The other most obvious risk is that there is a dispute about a decision and action that has been taken. The minutes, as well as any other supporting corporate documentation, are the evidence to provide clarity and back up opposing opinions.
Avoid Conflicts And Legal Issues
It’s in black and white and has been reviewed, approved, and recorded. This should first help avoid any attempts to dispute anything, and then provide clarity on the issue.
If you don’t have this documentation all types of internal fights and legal battles can arise. Often around the biggest and most important events, and at the worst time. This can include agreements to take on debt financing, the terms and clauses of funding agreements, and selling the business.
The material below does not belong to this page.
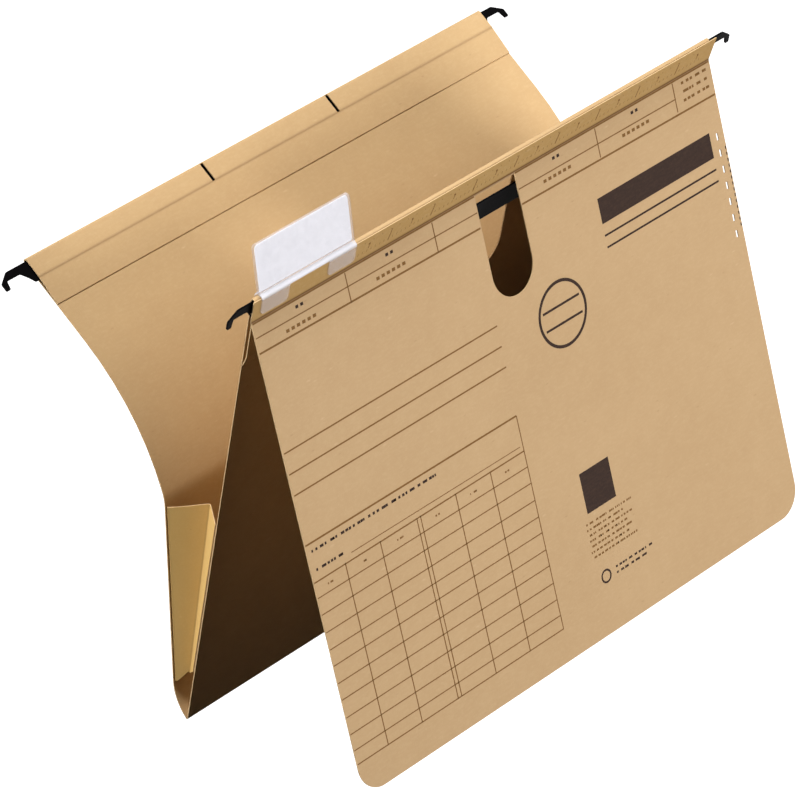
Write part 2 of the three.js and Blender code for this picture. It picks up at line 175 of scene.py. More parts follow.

Fraud is another reason that minutes become extremely important. This is proof that the board was not involved, and did not approve any fraudulent moves that could lead to huge legal settlements, deep, long, and disruptive investigations, and very costly bad PR.
In fact, not keeping minutes can alone be a big red flag that draws this uncomfortable type of scrutiny. Which could otherwise be quickly cut short. So, take the time to understand what are board minutes and how to craft them.
When Is The Right Time For A Founder To Step Back And Become A Board Member Only?
This is not a transition that many new startup entrepreneurs initially plan for or expect. They often either think that they will continue running this highly successful business into infinity, or will sell the company quickly for a huge financial windfall.
However, it is actually not that uncommon for founders to eventually step back, and restrict their engagement to being a board member, rather than a part of the executive management. This is often to the position of Chair of the Board, though does not have to be.
In fact, if you are successful, you may end up joining the boards of several other organizations in addition to your own startup.
More and more frequently, we are seeing startup founders take the advice to recruit and bring in more executive management early. Even an outside CEO.
Advantages Of A Timely Exit
There are many advantages to this, even when it is not immediately necessary. For a start, it can take an enormous amount off of your plate. Including hiring and building out the various departments in your business. It also means bringing in veteran expertise, where you may lack it.
That is a way to hack decades of experience and knowledge, without having to go through all the time and expensive trial and error. This can be vital as a technical founder with little practical business experience. Which can also give investors a lot more confidence when it comes to fundraising for your business.
Then there is the time when the business may outgrow you. There is a lot you can do to learn and try to stay ahead of it. Including bringing in other strong board members. Though, sooner or later, it just may not be as efficient and effective as it could be. The last thing you want is to be the roadblock or ball and chain holding the mission back, and preventing the best performance.
You may also simply not enjoy it at some point. Your company will morph as it grows. As it matures or even goes public, it can lack the speed and excitement that really hooked you to entrepreneurship in the beginning.
Or you may have another project you want to jump into, or just need to avoid burnout. It is perfectly acceptable, if not better in many cases, to pass on the baton and stay on the board while letting others handle the day-to-day.
Let’s reiterate what are board minutes. Board minutes are official records of what happens during meetings of your board of directors. They are essential for each meeting. Organizing and making them well can save you and your company from all types of issues later on.
It will help avoid miscommunication, disputes, and lawsuits. While making it easier to move forward with your mission.
This may not be the most exciting part of a startup, but it is core to everything. Know what they should look like, and appoint the right person to handle this for you.